Un exemple relativement récent et assez extrême du point de vue de l’exercice de la liberté d’expression est l’arrêt Texas contre Johnson rendu par la Cour suprême en 1989, relatif à l’outrage au drapeau. En l’occurrence, brûler l’emblème national a été considéré comme une manifestation de la liberté d’expression en vertu du Premier amendement. Toute réglementation visant à réprimer ce type d’offense était donc contraire à la Constitution. A la suite de la décision de la Cour suprême, le Congrès adopta la même année le Flag Protection Act, mais la Cour par un nouvel arrêt du 11 juin 1990 maintint sa décision initiale.
Cette tolérance face à la libre expression des opinions est ancrée dans les mentalités. Milton Friedman dit un jour à Yvan Blot, lors d’une rencontre à San Francisco : « Je suis juif et je n’accepte pas vos lois françaises dites antiracistes qui limitent la liberté d’expression. On a le droit de ne pas aimer telle ou telle ethnie. Mais on n’a pas le droit de frapper quelqu’un : pour cela, le code pénal suffit et il n’y a pas besoin de lois spécifiques ». Ivan Blot lui répondit : « Venez dire cela en France à la télévision ! » ; « Ah, non ! répond-il, car je ne veux pas ne plus être invité dans votre pays ». Ce dialogue illustre la pratique de l’autocensure chez un libéral convaincu !
Si ces assises juridiques et intellectuelles sont importantes, elles ne constituent pas, pour autant, un absolu. Certes, la liberté est la première valeur proclamée aux Etats-Unis mais il peut être accordé à d’autres valeurs une force supérieure. Longtemps, ce fut le cas du droit de propriété invoqué pour maintenir l’esclavage. Ainsi, l’une des raisons de la guerre d’indépendance tient à l’affaire James Sommerset, un esclave fugitif qui avait échappé à son maitre lors d’une escale aux îles britanniques. Lord Mansfield, chief justice, saisi de ce cas donna raison au fugitif en 1772 et proclama sa liberté au nom de la Common Law. Dès lors, il y eut une grande crainte en Amérique de voir cette jurisprudence traverser l’Atlantique. La guerre d’indépendance éclata en 1775.
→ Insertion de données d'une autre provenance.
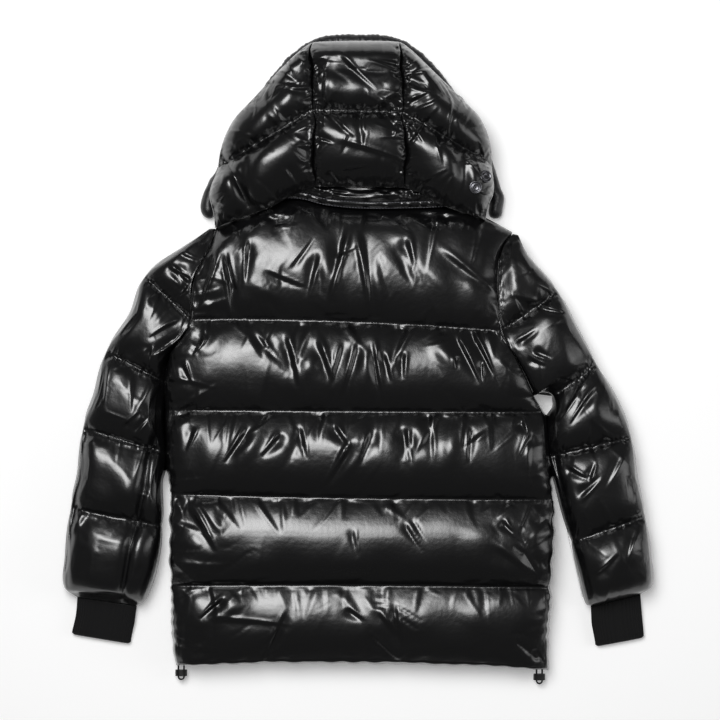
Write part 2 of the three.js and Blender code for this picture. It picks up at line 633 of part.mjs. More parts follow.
function cuff(side) {
  const table = side === "left" ? LEFT_CUFF : RIGHT_CUFF;
  const edges = tracks(table, "row", ["outerX", "outerY", "innerX", "innerY", "middleZ"]);
  const ring = (turn, row, shrink) => {
    return flatRing(edges(row), turn, CUFF_THICKNESS - 2 * shrink, CUFF_POWER, shrink);
  };
  const outer = (turn, row, i) => ring(turn, row, (i % 2) * CUFF_RIB_DEPTH);
  const inner = (turn, row) => ring(turn, row, CUFF_WALL);
  return tube(`cuff_${side}`, outer, inner, CUFF_RIB_SIDES, [0, 0.5, 1], BLACK_KNIT);
}

const COLLAR_COLUMNS = columnsBetween(...COLLAR_ENDS, 40, 0);

// The collar lies flat inside the hood: one strip from the zip round the back and to the zip again.
function collarPoint(column, row, inset, slit) {
  const turn = radians(-90 - 360 * column);
  const out = Math.sign(Math.cos(turn)) * Math.abs(Math.cos(turn)) ** (2 / COLLAR_POWER);
  const lift = Math.sign(Math.sin(turn)) * Math.abs(Math.sin(turn)) ** (2 / COLLAR_POWER);
  const reach = (COLLAR_HALF_WIDTH - inset) * (1 - COLLAR_TAPER * row) * out;
  const zipSide = column < 0.5 ? -1 : 1;
  const besideZip = lift < 0 && Math.abs(reach) < ZIP_HALF_WIDTH + SEAM_GAP;
  const x = CENTRE_LINE + (besideZip ? zipSide * (ZIP_HALF_WIDTH + SEAM_GAP) : reach);
  const across = (x - LEFT_EDGE.at(-1).x) / (RIGHT_EDGE.at(-1).x - LEFT_EDGE.at(-1).x);
  const toBack = THREE.MathUtils.smoothstep(lift, COLLAR_FOOT.front, COLLAR_FOOT.back);
  const bottom = lerp(frontNeck(across), backNeck(across), toBack);
  const swollen = lerp(SEAM_RISE, COLLAR_RISE, swellFrom(row * COLLAR_HEIGHT, COLLAR_ROUNDING));
  const height = slit ? SEAM_GAP / 2 : swollen;
  const { foot, ends, power } = COLLAR_CLEARANCE;
  const clear = JOIN_GAP * (foot + ends * Math.abs(out) ** power);
  return new THREE.Vector3(x, bottom + clear + COLLAR_HEIGHT * row, BODY_ROWS[5].middleZ + height * lift);
}

function collar() {
  const outer = (column, row) => collarPoint(column, row, 0, false);
  const inner = (column, row) => collarPoint(column, row, COLLAR_SLIT, true);
  return wall("collar", outer, inner, COLLAR_COLUMNS, COLLAR_STEPS, BLACK_SHELL);
}

// The band that covers the zip between the collar and the hood: a strip of the collar's points, moved out.
function neckBand() {
  const lifted = (height) => (column, row) => {
    return collarPoint(column, row, 0, false).add(new THREE.Vector3(0, 0, height));
  };
  const columns = COLLAR_COLUMNS.slice(NECK_BAND_ENDS, -NECK_BAND_ENDS);
  const rows = COLLAR_STEPS.slice(0, -1);
  const top = lifted(SEAM_GAP + NECK_BAND_THICKNESS);
  return wall("neck_band", top, lifted(SEAM_GAP), columns, rows, BLACK_SHELL);
}

const hoodRow = tracks(HOOD_ROWS, "row", [
  "leftX", "leftY", "seamLeftX", "seamLeftY", "seamRightX", "seamRightY", "rightX", "rightY", "roof", "round",
]);

const HOOD_STEPS = rowsBetween(0, 2);
const HOOD_SIDE_COLUMNS = columnsBetween(0, 1, 12, 0.5);
const HOOD_MIDDLE_COLUMNS = columnsBetween(0, 1, 10, 0.5);

// A point of the hood's plan, with the share of the way from the hood's middle to its rim. Column runs from
// the rim to the seam on the left panel, from seam to seam on the middle one, and from the seam to the rim on
// the right one.
function hoodPlan(panel, column, row) {
  const at = hoodRow(row);
  const seamShare = (at.seamRightX - at.seamLeftX) / (at.rightX - at.leftX);
  const gap = panel === "middle" ? JOIN_GAP / 2 : -JOIN_GAP / 2;
  const leftSeam = new THREE.Vector2(at.seamLeftX + gap, at.seamLeftY);
  const rightSeam = new THREE.Vector2(at.seamRightX - gap, at.seamRightY);
  if (panel === "middle") {
    return { plan: leftSeam.lerp(rightSeam, column), fromMiddle: Math.abs(2 * column - 1) * seamShare };
  }
  const left = panel === "left";
  const share = (left ? 1 - column : column) ** HOOD_SPREAD;
  const rim = left ? new THREE.Vector2(at.leftX, at.leftY) : new THREE.Vector2(at.rightX, at.rightY);
  const plan = (left ? leftSeam : rightSeam).lerp(rim, share);
  return { plan, fromMiddle: lerp(seamShare, 1, share) };
}

function hoodFaces(panel) {
  const seam = (column, row) => {
    const { plan, fromMiddle } = hoodPlan(panel, column, row);
    const { roof, round } = hoodRow(row);
    const dome = (1 - clamp(fromMiddle, 0, 1) ** round) ** (1 / round);
    return new THREE.Vector3(plan.x, plan.y, lerp(HOOD_RIM_Z + HOOD_WALL, roof, dome));
  };
  const outer = (column, row) => {
    const point = seam(column, row);
    const side = panel === "left" ? 1 - column : column;
    const across = panel === "middle" ? swell(column, HOOD_POWERS.middle) : swell(side, HOOD_POWERS.side);
    const along = swell(row === 2 ? 0 : row % 1, BAFFLE_POWER);
    const fromTuck = (side - HOOD_TUCK.at) / HOOD_TUCK.width;
    const tuck = panel === "middle" || row > 1 ? 0 : HOOD_TUCK.depth * Math.exp(-(fromTuck ** 2));
    point.z += Math.max(HOOD_PUFF * across - tuck, 0) * along;
    return point;
  };
  const inner = (column, row) => seam(column, row).sub(new THREE.Vector3(0, 0, HOOD_WALL));
  return [outer, inner];
}

function hood() {
  return ["left", "middle", "right"].map((panel) => {
    const columns = panel === "middle" ? HOOD_MIDDLE_COLUMNS : HOOD_SIDE_COLUMNS;
    return wall(`hood_${panel}`, ...hoodFaces(panel), columns, HOOD_STEPS, BLACK_SHELL);
  });
}

// A solid with an oval section carried along a path.
function carried(name, path, wide, high, steps, sides, material) {
  const oval = new THREE.Shape();
  oval.absellipse(0, 0, high / 2, wide / 2, 0, 2 * Math.PI);
  const section = new THREE.Shape(oval.getPoints(sides).slice(0, -1));
  return named(name, new THREE.ExtrudeGeometry(section, { steps, extrudePath: path }), material);
}

function hoodBand() {
  const path = new THREE.CatmullRomCurve3(BAND_PATH.map(({ x, y, z }) => new THREE.Vector3(x, y, z)));
  return carried("hood_band", path, BAND_WIDTH, BAND_HEIGHT, 40, 6, BLACK_SHELL);
}

// The front zip, shut: tape with the coil standing out along its middle.
function zip() {
  const rowAt = (y) => {
    const rows = BODY_ROWS.map(({ row, leftY, rightY }) => ({ row, y: (leftY + rightY) / 2 }));
    return track(rows, "y", "row")(y);
  };
  const heightAt = (y) => {
    const { middleZ, rise } = bodyRow(Math.min(rowAt(y), 5));
    return middleZ - Math.min(ZIP_DEPTH, rise);
  };
  const profile = [
    { x: -ZIP_HALF_WIDTH, down: ZIP_TAPE },
    { x: -COIL_HALF_WIDTH, down: ZIP_TAPE },
    { x: -COIL_HALF_WIDTH, down: ZIP_THICKNESS },
    { x: COIL_HALF_WIDTH, down: ZIP_THICKNESS },
    { x: COIL_HALF_WIDTH, down: ZIP_TAPE },
    { x: ZIP_HALF_WIDTH, down: ZIP_TAPE },
  ];
  const at = (y) => heightAt(y) + ZIP_THICKNESS;
  const outer = (i, y) => new THREE.Vector3(CENTRE_LINE + profile[i].x, y, at(y) - profile[i].down);
  const inner = (i, y) => new THREE.Vector3(CENTRE_LINE + profile[i].x, y, at(y));
  const stations = columnsBetween(ZIP_BOTTOM, ZIP_TOP, 16, 0);
  return wall("zip", outer, inner, profile.map((_, i) => i), stations, BLACK_ZIP);
}

// A block with rounded corners seen along Z, from its middle and its sizes.
function block(name, middle, size, corner, material) {
  const [halfX, halfY] = [size.x / 2, size.y / 2];
  const outline = new THREE.Shape();
  outline.moveTo(-halfX + corner, -halfY);
  outline.lineTo(halfX - corner, -halfY);
  outline.absarc(halfX - corner, -halfY + corner, corner, radians(-90), 0);
  outline.absarc(halfX - corner, halfY - corner, corner, 0, radians(90));
  outline.absarc(-halfX + corner, halfY - corner, corner, radians(90), radians(180));
  outline.absarc(-halfX + corner, -halfY + corner, corner, radians(180), radians(270));
  const settings = { depth: size.z, bevelEnabled: false, curveSegments: 4 };
  const geometry = new THREE.ExtrudeGeometry(outline, settings);
  geometry.translate(0, 0, -size.z / 2);
  const mesh = named(name, geometry, material);
  mesh.position.copy(middle);
  return mesh;
}

// The slider sits under the zip's top end and its pull tab hangs from it towards the hem.
function slider() {
  const bodyMiddle = new THREE.Vector3(CENTRE_LINE, SLIDER_Y, SLIDER_Z);
  const tabMiddle = new THREE.Vector3(CENTRE_LINE, PULL_Y, PULL_Z);
  return [
    block("zip_slider", bodyMiddle, SLIDER_SIZE, SLIDER_CORNER, GUNMETAL),
    block("zip_pull", tabMiddle, PULL_SIZE, SLIDER_CORNER, GUNMETAL),
  ];
}

// A cap of a snap fastener, resting on a face whose point and direction are given.
function snap(name, base, direction) {
  const profile = [
    { radius: 0, height: SNAP_LIFT },
    { radius: SNAP_RADIUS, height: SNAP_LIFT },
    { radius: SNAP_RADIUS, height: SNAP_LIFT + SNAP_RIM.height },
    { radius: SNAP_RADIUS - SNAP_RIM.bevel, height: SNAP_LIFT + SNAP_RIM.crown },
    { radius: SNAP_RADIUS - SNAP_RIM.width, height: SNAP_LIFT + SNAP_RIM.dish },
    { radius: 0, height: SNAP_LIFT + SNAP_RIM.dish },
  ];
  const points = profile.map(({ radius, height }) => new THREE.Vector2(radius, height));
  const mesh = named(name, new THREE.LatheGeometry(points, 16), GUNMETAL);
  mesh.quaternion.setFromUnitVectors(new THREE.Vector3(0, 1, 0), direction);
  mesh.position.copy(base);
  return mesh;
}

function snaps() {
  const [outer] = hoodFaces("right");
  return SNAPS.map((place, i) => {
    const column = HOOD_SIDE_COLUMNS[place.column];
    const row = HOOD_STEPS[place.row];
    const step = 0.05;
    const alongColumn = outer(column + step, row).sub(outer(column - step, row));
    const alongRow = outer(column, row + step).sub(outer(column, row - step));
    return snap(`snap_${i + 1}`, outer(column, row), alongColumn.cross(alongRow).normalize());
  });
}

// The end of the hem cord's loop at one side seam, and the lock that grips its two runs.
function hemCord(side) {
  const { x, y, z } = HEM_CORDS[side];
  const half = CORD_SPACING / 2;
  const turnY = y - CORD_DROP;
  const run = (sign, share) => new THREE.Vector3(x + sign * half, lerp(y, turnY, share), z);
  const turn = [30, 60, 90, 120, 150].map(radians).map(
    (angle) => new THREE.Vector3(x - half * Math.cos(angle), turnY - half * Math.sin(angle), z),
  );
  const down = [0, 0.35, 0.7, 0.85, 1].map((share) => run(-1, share));
  const up = [1, 0.85, 0.7, 0.35, 0].map((share) => run(1, share));
  const path = new THREE.CatmullRomCurve3([...down, ...turn, ...up]);
  const cord = carried(`hem_cord_${side}`, path, 2 * CORD_RADIUS, 2 * CORD_RADIUS, 24, 4, BLACK_CORD);
  const outline = new THREE.Shape();
  outline.absellipse(0, 0, LOCK_WIDTH / 2, LOCK_HEIGHT / 2, 0, 2 * Math.PI);
  [-half, half].forEach((holeX) => {
    outline.holes.push(new THREE.Path().absarc(holeX, 0, CORD_RADIUS + SEAM_GAP, 0, 2 * Math.PI, true));
  });
  const settings = { depth: LOCK_LENGTH, bevelEnabled: false, curveSegments: 5 };
  const geometry = new THREE.ExtrudeGeometry(outline, settings);
  const lock = named(`cord_lock_${side}`, geometry, BLACK_PLASTIC);
  lock.rotation.x = radians(90);
  lock.position.set(x, turnY + LOCK_LENGTH + LOCK_ABOVE_TURN, z);
  return [cord, lock];
}

const jacket = new THREE.Group();
jacket.position.set(CENTRE_X, CENTRE_Y, 0);
jacket.add(...bodyPanels(), ...sleeve("left"), ...sleeve("right"), cuff("left"), cuff("right"));
jacket.add(collar(), neckBand(), ...hood(), hoodBand());
jacket.add(zip(), ...slider(), ...snaps(), ...hemCord("left"), ...hemCord("right"));

export default jacket;
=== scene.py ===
"""A glossy black puffer jacket with a hood, laid flat on its front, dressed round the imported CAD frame.

Lengths in the tables are millimetres in the garment's own plan: x runs across the back, y from the hem
to the hood, and z up from the surface that the jacket lies on. Every finished mesh is in metres in the CAD
frame.
"""

import bpy
import numpy as np
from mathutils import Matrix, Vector


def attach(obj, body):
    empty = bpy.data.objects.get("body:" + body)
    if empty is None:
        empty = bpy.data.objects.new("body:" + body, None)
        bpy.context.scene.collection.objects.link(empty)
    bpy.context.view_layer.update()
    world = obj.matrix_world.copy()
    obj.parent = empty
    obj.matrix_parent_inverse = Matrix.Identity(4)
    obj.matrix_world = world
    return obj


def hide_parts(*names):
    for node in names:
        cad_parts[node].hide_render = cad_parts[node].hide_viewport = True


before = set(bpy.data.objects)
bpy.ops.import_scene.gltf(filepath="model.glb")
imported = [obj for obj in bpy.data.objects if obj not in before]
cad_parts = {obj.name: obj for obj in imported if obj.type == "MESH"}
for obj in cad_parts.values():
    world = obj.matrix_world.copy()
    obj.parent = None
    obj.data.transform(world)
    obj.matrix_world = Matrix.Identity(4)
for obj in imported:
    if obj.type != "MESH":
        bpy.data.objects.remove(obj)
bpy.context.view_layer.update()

bl_info = {
    "name": "Puffer jacket",
    "version": (1, 0, 0),
    "blender": (4, 5, 0),
    "location": "View3D > Sidebar > Jacket",
    "description": "Makes a quilted puffer jacket that lies flat on its front",
    "category": "Object",
}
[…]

Aujourd’hui, comme valeur, l’égalité semble plus importante que la liberté. Ainsi la Cour Suprême a interdit les prières à l’école publique. Ainsi également, en 2013, les autorités de l’université publique de Sonoma en Californie demandèrent par deux fois à Audrey Jarvis, une étudiante, de cacher le crucifix qu’elle portait. Mais, dans ce dernier cas, cela échoua. Un arrangement fut conclu par l’intermédiaire du Liberty Institute qui rassemble un groupe d’avocats conservateurs travaillant à « la restauration de la liberté religieuse à travers l’Amérique » et des excuses formelles furent présentées à la jeune fille.
Par ailleurs, il faut souligner que le premier amendement ne s’applique qu’aux autorités publiques, en revanche le secteur privé peut s’opposer à la liberté d’expression.
Gertrud Himmelfarb a montré dans son livre « One nation, two cultures » que le consensus américain autour des traditions chrétiennes et de la liberté s’est brisé dans les années soixante. Il en résulte des évolutions profondes par rapport aux principes qui dominaient jusqu’alors. Un exemple parmi d’autres qui illustre ce mouvement est la décision de la Cour suprême rendue le 27 juin 2005 qui déclare inconstitutionnel l’affichage des dix commandements dans les tribunaux de McCreary et Pulaski (Kentucky). Curieusement, la même Cour Suprême a rendu le même jour une autre décision (Van Orden v. Perry) qui déclare constitutionnelle la présence des dix commandements dans le parc du capitole du Texas.
Dans certaines universités règne une véritable dictature du politiquement correct. Ce terme signifie « linguistiquement correct » au regard des mœurs et des opinions dominantes. Au nom de cette posture intellectuelle, une lutte est menée contre tout ce qui est considéré comme des inégalités, sauf celle due à l’argent. Cette lutte anime les mouvements féministes, homosexuels et multiculturels. Le but est de changer les rapports sociaux. L’idée dérive du marxisme-léninisme et de la révolution bolchevique de 1917. La gauche américaine s’en empara vers 1980. La ligne idéologique suivie par celle-ci s’explique par le caractère essentiel du politiquement correct qui place l’égalité au-dessus de la liberté.